◆ **Required work**
Print each line of the listing once more, precisely as given.

----

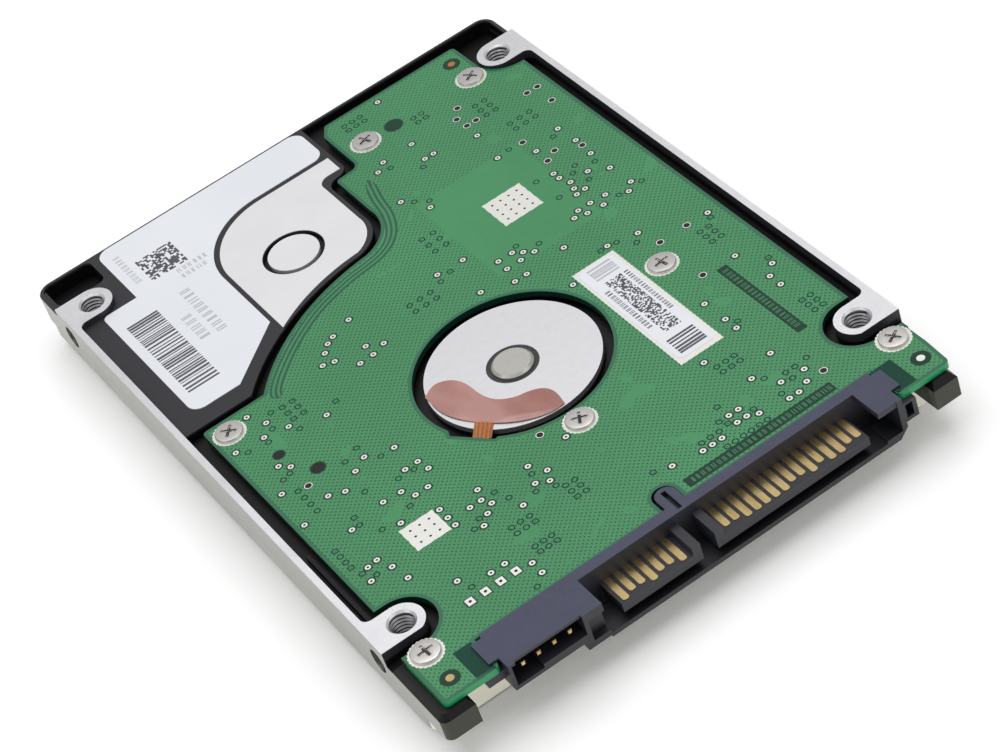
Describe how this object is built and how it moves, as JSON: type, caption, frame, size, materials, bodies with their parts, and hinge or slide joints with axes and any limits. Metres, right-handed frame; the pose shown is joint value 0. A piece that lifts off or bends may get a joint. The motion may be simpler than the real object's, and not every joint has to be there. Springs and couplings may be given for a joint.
{
  "type": "hard disk drive",
  "caption": "Slim 2.5 inch hard disk drive with a serial-ATA plug: cast base, green board, spindle motor, platters, swinging head arm and latch.",
  "frame": {"origin": "below the middle of the outline, on the outside of the top cover", "axes": "+Z out of the circuit-board side, +Y from the plug end to the far end, +X across the width, to the right when the plug faces the viewer and the board faces up"},
  "size_m": [0.0698, 0.1002, 0.0095],
  "materials": {
    "black_casting": "black paint on die-cast aluminium, machined strips bare",
    "cover_metal": "satin",
    "gasket_rubber": "matte",
    "steel_screw": "nickel plated",
    "cover_paper": "satin paper label",
    "board_green": "green solder mask over fibreglass",
    "chip_black": "moulded epoxy",
    "crystal_can": "tinned can",
    "small_part_grey": "ceramic chip parts",
    "insulator_film": "thin polymer film",
    "plug_plastic": "moulded slate-blue plastic",
    "gold_plate": "gold flash over bronze",
    "motor_plate": "bright machined",
    "end_cap_steel": "satin",
    "sleeve_brass": "machined",
    "lamination_steel": "laminated",
    "copper_wire": "enamelled copper wire",
    "hub_aluminium": "machined",
    "shaft_steel": "ground",
    "magnet_nickel": "nickel plated magnet",
    "platter_mirror": "polished",
    "plate_steel": "plated",
    "slider_ceramic": "lapped",
    "inner_plastic": "moulded polymer",
    "flex_film": "polyimide film",
    "label_paper": "satin paper",
    "foil_metal": "thin adhesive foil",
    "filter_fabric": "felt"
  },
  "bodies": {
    "drive_body": {"base_casting": "black_casting", "base_label": "label_paper", "bearing_sleeve": "sleeve_brass", "board_insulator": "insulator_film", "board_label": "label_paper", "board_screws": "steel_screw", "breather_filter": "filter_fabric", "circuit_board": "board_green", "controller_chip": "chip_black", "cover_gasket": "gasket_rubber", "cover_label": "cover_paper", "cover_screws": "steel_screw", "crash_stops": "gasket_rubber", "crystal": "crystal_can", "desiccant_pouch": "filter_fabric", "flash_chip": "chip_black", "head_connector": "plug_plastic", "head_flex": "flex_film", "jumper_pins": "gold_plate", "latch_pin": "shaft_steel", "load_ramp": "inner_plastic", "lower_magnet": "magnet_nickel", "lower_magnet_plate": "plate_steel", "memory_chip": "chip_black", "motor_base": "motor_plate", "motor_driver_chip": "chip_black", "motor_end_cap": "end_cap_steel", "motor_flex": "flex_film", "pivot_foil": "foil_metal", "pivot_post": "shaft_steel", "plug_housing": "plug_plastic", "power_contacts": "gold_plate", "recirculation_filter": "filter_fabric", "signal_contacts": "gold_plate", "small_parts": "small_part_grey", "stator_coils": "copper_wire", "stator_core": "lamination_steel", "top_cover": "cover_metal", "upper_magnet": "magnet_nickel", "upper_magnet_plate": "plate_steel"},
    "spindle_rotor": {"spindle_shaft": "shaft_steel", "spindle_hub": "hub_aluminium", "rotor_magnet": "magnet_nickel", "lower_platter": "platter_mirror", "upper_platter": "platter_mirror", "platter_spacer": "hub_aluminium", "disk_clamp": "hub_aluminium", "clamp_screws": "steel_screw"},
    "actuator": {"actuator_arm": "hub_aluminium", "pivot_sleeve": "shaft_steel", "voice_coil": "copper_wire", "coil_frame": "inner_plastic", "head_suspensions": "plate_steel", "head_sliders": "slider_ceramic", "preamp_chip": "chip_black"},
    "latch": {"latch_lever": "inner_plastic"}
  },
  "joints": [
    {"name": "spindle_spin", "type": "hinge", "parent": "drive_body", "child": "spindle_rotor", "pos_m": [0, -0.0106, 0.004], "axis": [0, 0, 1], "continuous": true},
    {"name": "actuator_swing", "type": "hinge", "parent": "drive_body", "child": "actuator", "pos_m": [-0.0078, 0.0287, 0.004], "axis": [0, 0, 1], "range_deg": [-32.5, 0]},
    {"name": "latch_swing", "type": "hinge", "parent": "drive_body", "child": "latch", "pos_m": [-0.0279, 0.0226, 0.0038], "axis": [0, 0, 1], "range_deg": [-8, 8]}
  ]
}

----

◆ **Response to this exercise**
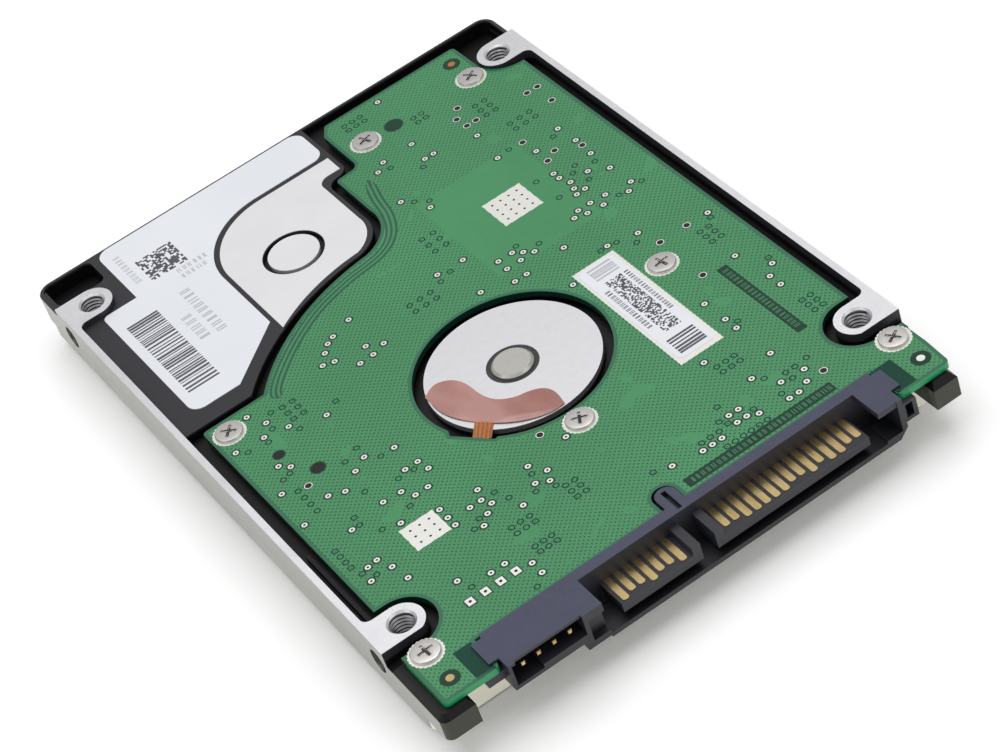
Describe how this object is built and how it moves, as JSON: type, caption, frame, size, materials, bodies with their parts, and hinge or slide joints with axes and any limits. Metres, right-handed frame; the pose shown is joint value 0. A piece that lifts off or bends may get a joint. The motion may be simpler than the real object's, and not every joint has to be there. Springs and couplings may be given for a joint.
{
  "type": "hard disk drive",
  "caption": "Slim 2.5 inch hard disk drive with a serial-ATA plug: cast base, green board, spindle motor, platters, swinging head arm and latch.",
  "frame": {"origin": "below the middle of the outline, on the outside of the top cover", "axes": "+Z out of the circuit-board side, +Y from the plug end to the far end, +X across the width, to the right when the plug faces the viewer and the board faces up"},
  "size_m": [0.0698, 0.1002, 0.0095],
  "materials": {
    "black_casting": "black paint on die-cast aluminium, machined strips bare",
    "cover_metal": "satin",
    "gasket_rubber": "matte",
    "steel_screw": "nickel plated",
    "cover_paper": "satin paper label",
    "board_green": "green solder mask over fibreglass",
    "chip_black": "moulded epoxy",
    "crystal_can": "tinned can",
    "small_part_grey": "ceramic chip parts",
    "insulator_film": "thin polymer film",
    "plug_plastic": "moulded slate-blue plastic",
    "gold_plate": "gold flash over bronze",
    "motor_plate": "bright machined",
    "end_cap_steel": "satin",
    "sleeve_brass": "machined",
    "lamination_steel": "laminated",
    "copper_wire": "enamelled copper wire",
    "hub_aluminium": "machined",
    "shaft_steel": "ground",
    "magnet_nickel": "nickel plated magnet",
    "platter_mirror": "polished",
    "plate_steel": "plated",
    "slider_ceramic": "lapped",
    "inner_plastic": "moulded polymer",
    "flex_film": "polyimide film",
    "label_paper": "satin paper",
    "foil_metal": "thin adhesive foil",
    "filter_fabric": "felt"
  },
  "bodies": {
    "drive_body": {"base_casting": "black_casting", "base_label": "label_paper", "bearing_sleeve": "sleeve_brass", "board_insulator": "insulator_film", "board_label": "label_paper", "board_screws": "steel_screw", "breather_filter": "filter_fabric", "circuit_board": "board_green", "controller_chip": "chip_black", "cover_gasket": "gasket_rubber", "cover_label": "cover_paper", "cover_screws": "steel_screw", "crash_stops": "gasket_rubber", "crystal": "crystal_can", "desiccant_pouch": "filter_fabric", "flash_chip": "chip_black", "head_connector": "plug_plastic", "head_flex": "flex_film", "jumper_pins": "gold_plate", "latch_pin": "shaft_steel", "load_ramp": "inner_plastic", "lower_magnet": "magnet_nickel", "lower_magnet_plate": "plate_steel", "memory_chip": "chip_black", "motor_base": "motor_plate", "motor_driver_chip": "chip_black", "motor_end_cap": "end_cap_steel", "motor_flex": "flex_film", "pivot_foil": "foil_metal", "pivot_post": "shaft_steel", "plug_housing": "plug_plastic", "power_contacts": "gold_plate", "recirculation_filter": "filter_fabric", "signal_contacts": "gold_plate", "small_parts": "small_part_grey", "stator_coils": "copper_wire", "stator_core": "lamination_steel", "top_cover": "cover_metal", "upper_magnet": "magnet_nickel", "upper_magnet_plate": "plate_steel"},
    "spindle_rotor": {"spindle_shaft": "shaft_steel", "spindle_hub": "hub_aluminium", "rotor_magnet": "magnet_nickel", "lower_platter": "platter_mirror", "upper_platter": "platter_mirror", "platter_spacer": "hub_aluminium", "disk_clamp": "hub_aluminium", "clamp_screws": "steel_screw"},
    "actuator": {"actuator_arm": "hub_aluminium", "pivot_sleeve": "shaft_steel", "voice_coil": "copper_wire", "coil_frame": "inner_plastic", "head_suspensions": "plate_steel", "head_sliders": "slider_ceramic", "preamp_chip": "chip_black"},
    "latch": {"latch_lever": "inner_plastic"}
  },
  "joints": [
    {"name": "spindle_spin", "type": "hinge", "parent": "drive_body", "child": "spindle_rotor", "pos_m": [0, -0.0106, 0.004], "axis": [0, 0, 1], "continuous": true},
    {"name": "actuator_swing", "type": "hinge", "parent": "drive_body", "child": "actuator", "pos_m": [-0.0078, 0.0287, 0.004], "axis": [0, 0, 1], "range_deg": [-32.5, 0]},
    {"name": "latch_swing", "type": "hinge", "parent": "drive_body", "child": "latch", "pos_m": [-0.0279, 0.0226, 0.0038], "axis": [0, 0, 1], "range_deg": [-8, 8]}
  ]
}